----- GIVEN RECORDS -----
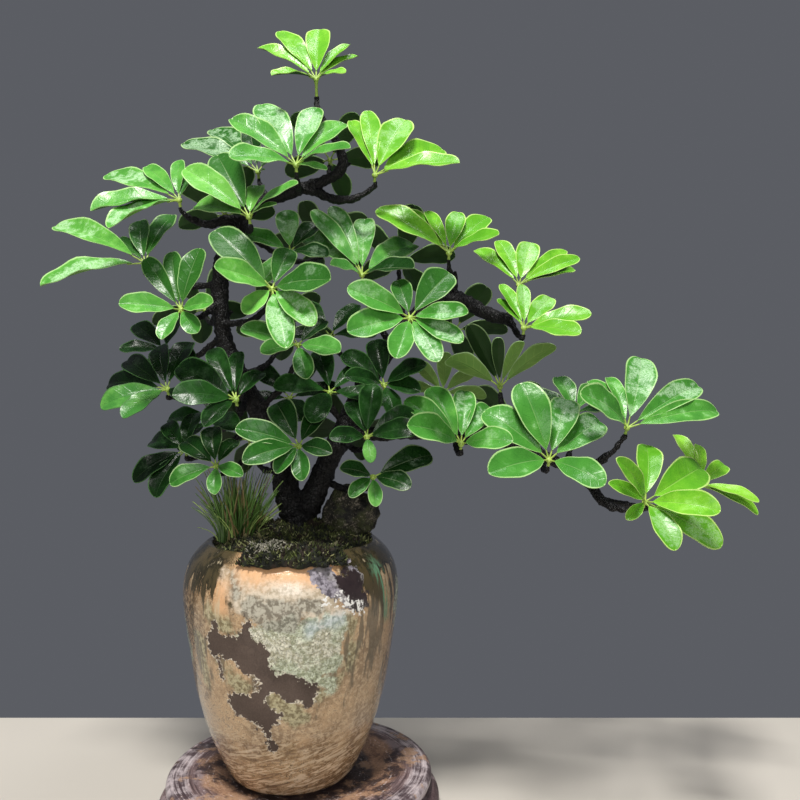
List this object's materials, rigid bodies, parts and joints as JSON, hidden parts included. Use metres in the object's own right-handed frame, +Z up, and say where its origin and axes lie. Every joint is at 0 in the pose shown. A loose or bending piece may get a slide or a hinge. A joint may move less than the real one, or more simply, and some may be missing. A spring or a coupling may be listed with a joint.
{
  "type": "potted schefflera",
  "caption": "Umbrella tree with palm-shaped leaves on dark forked trunks, in a glazed ceramic jar with moss, rock and grass, on a round turned wooden stand.",
  "frame": {"origin": "on the stand's flat underside, below the jar's axis", "axes": "+Z up along the jar's axis, +X to the right as the picture shows the plant, along its long low bough, and -Y towards the viewer"},
  "size_m": [0.6763, 0.2827, 0.7332],
  "materials": {
    "stand_wood": "worn purple-brown stain over turned wood, satin",
    "jar_glaze": "mottled tan, grey-green and brown glaze, glossy, with bare patches",
    "soil": "dark moist potting soil, matte",
    "moss": "dark green moss with pale flecks, matte",
    "rock": "dark rough stone with grey-brown patches",
    "grass": "green blades with some yellow-brown ones",
    "bark": "black-brown knobbly bark, slightly glossy",
    "leaf_lime": "glossy yellow-green young leaf with a light midrib",
    "leaf_fresh": "glossy bright green leaf with a pale edge",
    "leaf_mid": "glossy green leaf with pale mottling",
    "leaf_deep": "glossy dark green leaf"
  },
  "bodies": {
    "root": {"stand": "stand_wood", "jar": "jar_glaze", "soil": "soil", "moss": "moss", "rock": "rock", "grass": "grass", "wood": "bark", "leaf_crown": "leaf_lime", "leaf_top_front": "leaf_fresh", "leaf_top_right": "leaf_lime", "leaf_shoulder_left": "leaf_fresh", "leaf_far_left": "leaf_fresh", "leaf_left_front": "leaf_fresh", "leaf_shoulder_front": "leaf_fresh", "leaf_shoulder_back": "leaf_mid", "leaf_middle_left": "leaf_fresh", "leaf_middle_behind": "leaf_mid", "leaf_middle": "leaf_mid", "leaf_middle_front": "leaf_fresh", "leaf_under_middle": "leaf_mid", "leaf_low_left": "leaf_deep", "leaf_low_left_back": "leaf_deep", "leaf_inner_left": "leaf_deep", "leaf_bottom_left": "leaf_mid", "leaf_bottom_far_left": "leaf_deep", "leaf_bottom_middle": "leaf_mid", "leaf_under_right": "leaf_deep", "leaf_bottom_right": "leaf_mid", "leaf_inner_right": "leaf_deep", "leaf_right_low": "leaf_fresh", "leaf_right_under": "leaf_mid", "leaf_right_shade": "leaf_mid", "leaf_right_top": "leaf_lime", "leaf_right_high": "leaf_lime", "leaf_right_front": "leaf_lime", "leaf_arm_front": "leaf_fresh", "leaf_arm_top": "leaf_fresh", "leaf_arm_behind": "leaf_mid", "leaf_tip_front": "leaf_lime", "leaf_tip": "leaf_lime", "leaf_dark_left": "leaf_deep", "leaf_dark_middle": "leaf_deep", "leaf_dark_right": "leaf_deep", "leaf_dark_high": "leaf_deep", "leaf_back_crown": "leaf_fresh", "leaf_back_shoulder": "leaf_fresh", "leaf_back_high": "leaf_mid", "leaf_back_left": "leaf_mid", "leaf_back_middle": "leaf_mid", "leaf_back_right": "leaf_fresh", "leaf_back_low": "leaf_deep", "leaf_back_lower": "leaf_deep", "leaf_back_bough": "leaf_mid", "leaf_back_arm": "leaf_mid"}
  },
  "joints": []
}
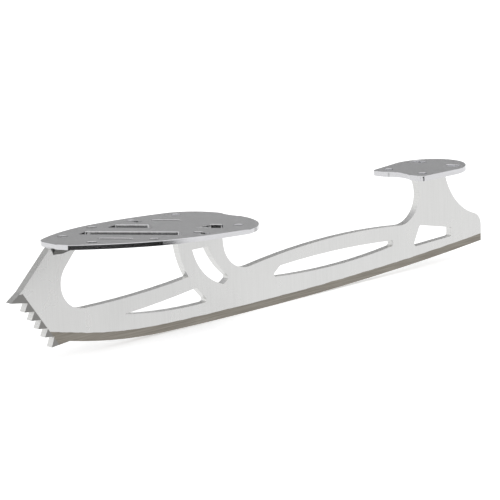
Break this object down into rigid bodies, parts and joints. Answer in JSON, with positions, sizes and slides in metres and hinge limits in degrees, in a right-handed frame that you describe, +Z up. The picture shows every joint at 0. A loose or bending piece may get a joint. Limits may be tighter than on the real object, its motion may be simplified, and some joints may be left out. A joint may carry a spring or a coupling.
{
  "type": "figure skate blade",
  "caption": "Figure skate blade with toe picks, three stanchions and a hollow-ground runner, joined to slotted sole and heel plates that screw under a boot.",
  "frame": {"origin": "where the rocker touches the ice, at mid thickness of the blade", "axes": "+X towards the heel, so the toe picks are at -X; +Z up; +Y towards the wide side of the sole plate"},
  "size_m": [0.2965, 0.0627, 0.0517],
  "materials": {
    "blade_steel": "satin nickel plate",
    "plate_steel": "plated, brushed along its length",
    "seam_solder": "silver solder, plated over and glossy"
  },
  "bodies": {
    "root": {"blade": "blade_steel", "sole_plate": "plate_steel", "heel_plate": "plate_steel", "toe_seam_left": "seam_solder", "toe_seam_right": "seam_solder", "middle_seam_left": "seam_solder", "middle_seam_right": "seam_solder", "heel_seam_left": "seam_solder", "heel_seam_right": "seam_solder"}
  },
  "joints": []
}
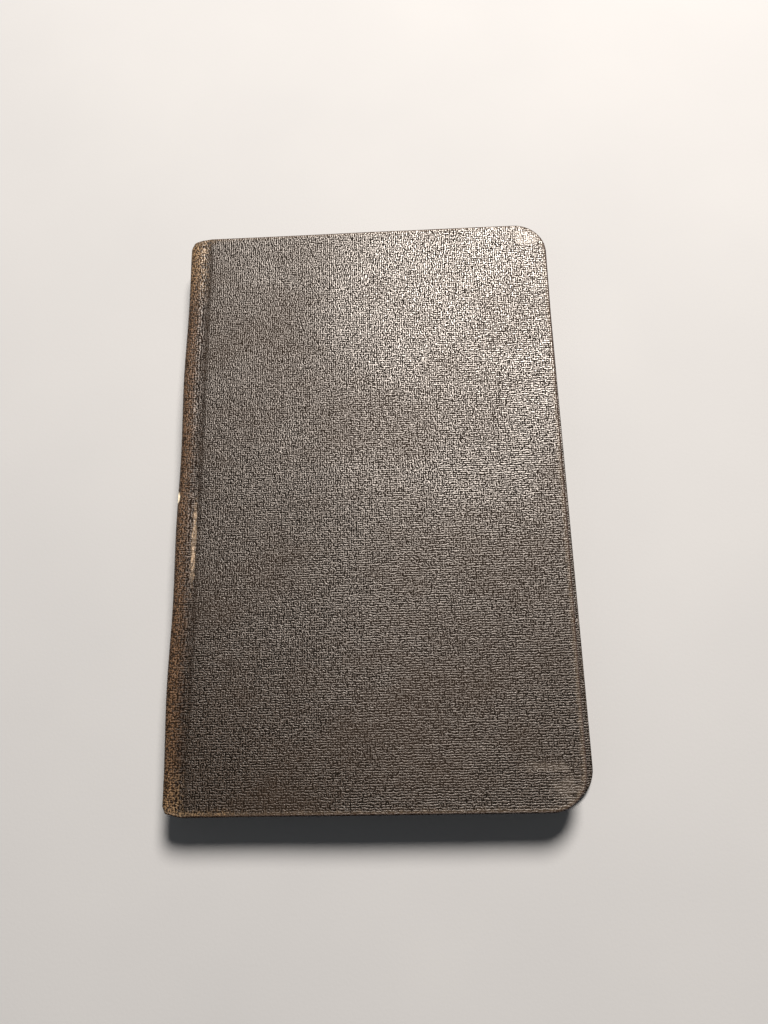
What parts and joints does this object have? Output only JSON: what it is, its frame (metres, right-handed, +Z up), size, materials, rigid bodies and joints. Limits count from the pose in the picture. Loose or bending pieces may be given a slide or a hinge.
-----
WHAT YOU HAVE TO DO
Repeat all the records. Match each line exactly.

FINAL RESULT
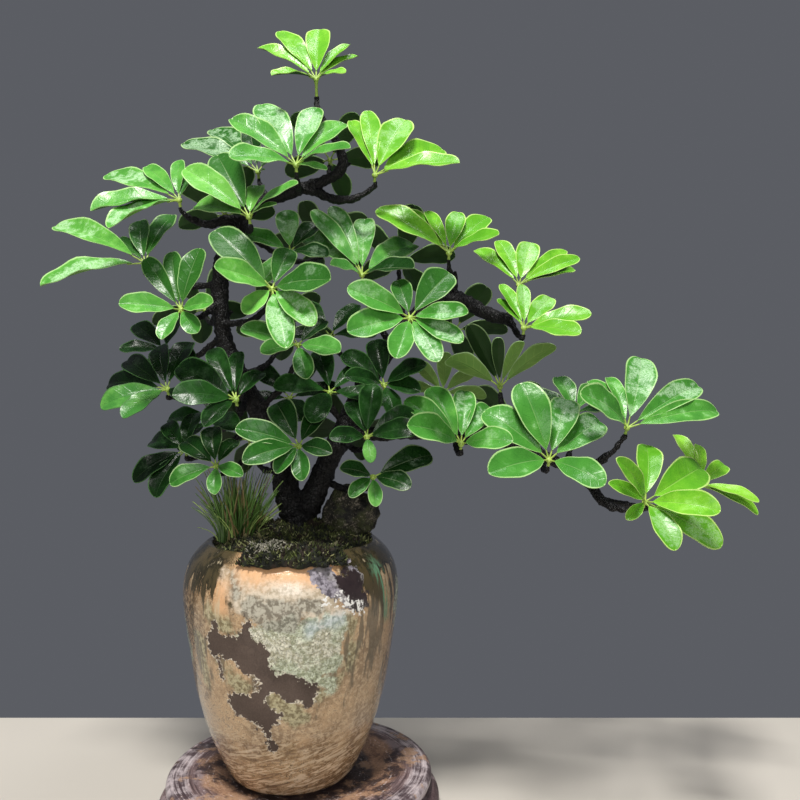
List this object's materials, rigid bodies, parts and joints as JSON, hidden parts included. Use metres in the object's own right-handed frame, +Z up, and say where its origin and axes lie. Every joint is at 0 in the pose shown. A loose or bending piece may get a slide or a hinge. A joint may move less than the real one, or more simply, and some may be missing. A spring or a coupling may be listed with a joint.
{
  "type": "potted schefflera",
  "caption": "Umbrella tree with palm-shaped leaves on dark forked trunks, in a glazed ceramic jar with moss, rock and grass, on a round turned wooden stand.",
  "frame": {"origin": "on the stand's flat underside, below the jar's axis", "axes": "+Z up along the jar's axis, +X to the right as the picture shows the plant, along its long low bough, and -Y towards the viewer"},
  "size_m": [0.6763, 0.2827, 0.7332],
  "materials": {
    "stand_wood": "worn purple-brown stain over turned wood, satin",
    "jar_glaze": "mottled tan, grey-green and brown glaze, glossy, with bare patches",
    "soil": "dark moist potting soil, matte",
    "moss": "dark green moss with pale flecks, matte",
    "rock": "dark rough stone with grey-brown patches",
    "grass": "green blades with some yellow-brown ones",
    "bark": "black-brown knobbly bark, slightly glossy",
    "leaf_lime": "glossy yellow-green young leaf with a light midrib",
    "leaf_fresh": "glossy bright green leaf with a pale edge",
    "leaf_mid": "glossy green leaf with pale mottling",
    "leaf_deep": "glossy dark green leaf"
  },
  "bodies": {
    "root": {"stand": "stand_wood", "jar": "jar_glaze", "soil": "soil", "moss": "moss", "rock": "rock", "grass": "grass", "wood": "bark", "leaf_crown": "leaf_lime", "leaf_top_front": "leaf_fresh", "leaf_top_right": "leaf_lime", "leaf_shoulder_left": "leaf_fresh", "leaf_far_left": "leaf_fresh", "leaf_left_front": "leaf_fresh", "leaf_shoulder_front": "leaf_fresh", "leaf_shoulder_back": "leaf_mid", "leaf_middle_left": "leaf_fresh", "leaf_middle_behind": "leaf_mid", "leaf_middle": "leaf_mid", "leaf_middle_front": "leaf_fresh", "leaf_under_middle": "leaf_mid", "leaf_low_left": "leaf_deep", "leaf_low_left_back": "leaf_deep", "leaf_inner_left": "leaf_deep", "leaf_bottom_left": "leaf_mid", "leaf_bottom_far_left": "leaf_deep", "leaf_bottom_middle": "leaf_mid", "leaf_under_right": "leaf_deep", "leaf_bottom_right": "leaf_mid", "leaf_inner_right": "leaf_deep", "leaf_right_low": "leaf_fresh", "leaf_right_under": "leaf_mid", "leaf_right_shade": "leaf_mid", "leaf_right_top": "leaf_lime", "leaf_right_high": "leaf_lime", "leaf_right_front": "leaf_lime", "leaf_arm_front": "leaf_fresh", "leaf_arm_top": "leaf_fresh", "leaf_arm_behind": "leaf_mid", "leaf_tip_front": "leaf_lime", "leaf_tip": "leaf_lime", "leaf_dark_left": "leaf_deep", "leaf_dark_middle": "leaf_deep", "leaf_dark_right": "leaf_deep", "leaf_dark_high": "leaf_deep", "leaf_back_crown": "leaf_fresh", "leaf_back_shoulder": "leaf_fresh", "leaf_back_high": "leaf_mid", "leaf_back_left": "leaf_mid", "leaf_back_middle": "leaf_mid", "leaf_back_right": "leaf_fresh", "leaf_back_low": "leaf_deep", "leaf_back_lower": "leaf_deep", "leaf_back_bough": "leaf_mid", "leaf_back_arm": "leaf_mid"}
  },
  "joints": []
}
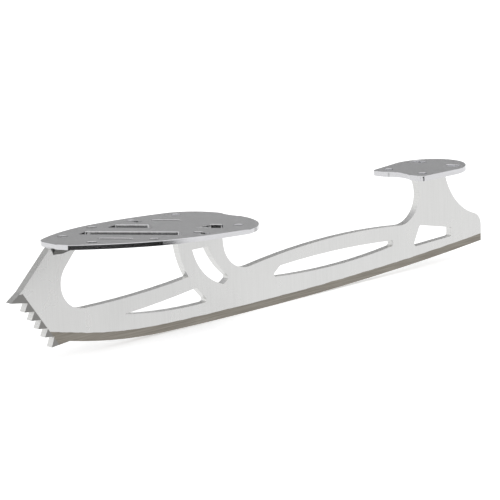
Break this object down into rigid bodies, parts and joints. Answer in JSON, with positions, sizes and slides in metres and hinge limits in degrees, in a right-handed frame that you describe, +Z up. The picture shows every joint at 0. A loose or bending piece may get a joint. Limits may be tighter than on the real object, its motion may be simplified, and some joints may be left out. A joint may carry a spring or a coupling.
{
  "type": "figure skate blade",
  "caption": "Figure skate blade with toe picks, three stanchions and a hollow-ground runner, joined to slotted sole and heel plates that screw under a boot.",
  "frame": {"origin": "where the rocker touches the ice, at mid thickness of the blade", "axes": "+X towards the heel, so the toe picks are at -X; +Z up; +Y towards the wide side of the sole plate"},
  "size_m": [0.2965, 0.0627, 0.0517],
  "materials": {
    "blade_steel": "satin nickel plate",
    "plate_steel": "plated, brushed along its length",
    "seam_solder": "silver solder, plated over and glossy"
  },
  "bodies": {
    "root": {"blade": "blade_steel", "sole_plate": "plate_steel", "heel_plate": "plate_steel", "toe_seam_left": "seam_solder", "toe_seam_right": "seam_solder", "middle_seam_left": "seam_solder", "middle_seam_right": "seam_solder", "heel_seam_left": "seam_solder", "heel_seam_right": "seam_solder"}
  },
  "joints": []
}
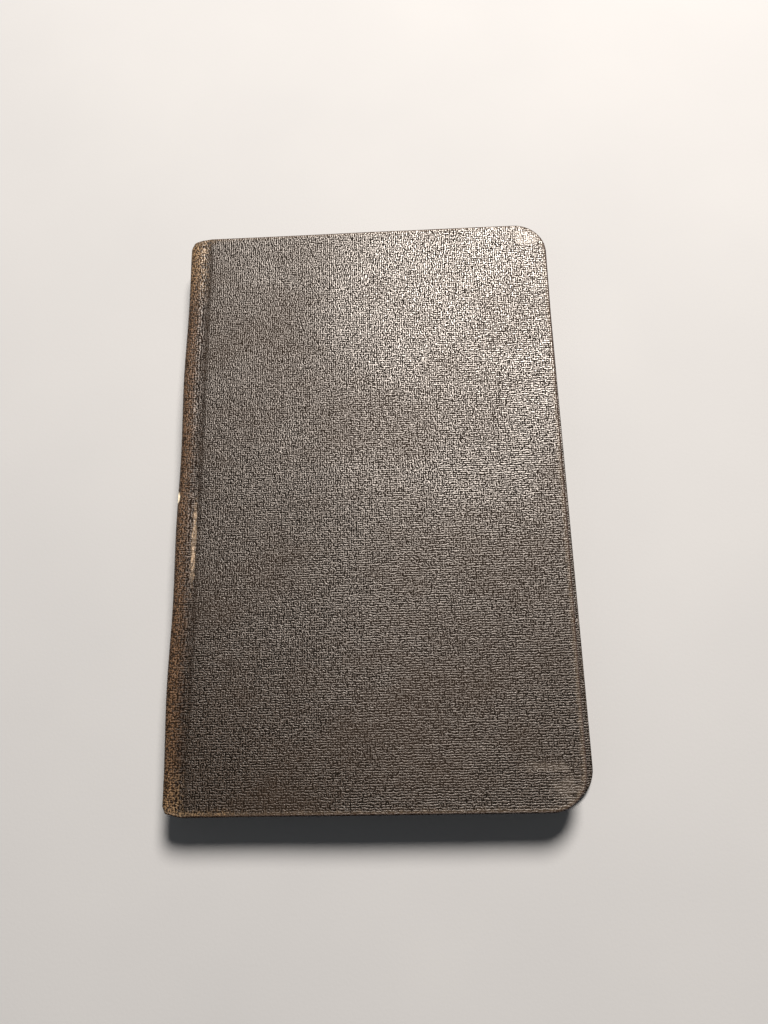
What parts and joints does this object have? Output only JSON: what it is, its frame (metres, right-handed, +Z up), size, materials, rigid bodies and joints. Limits count from the pose in the picture. Loose or bending pieces may be given a slide or a hinge.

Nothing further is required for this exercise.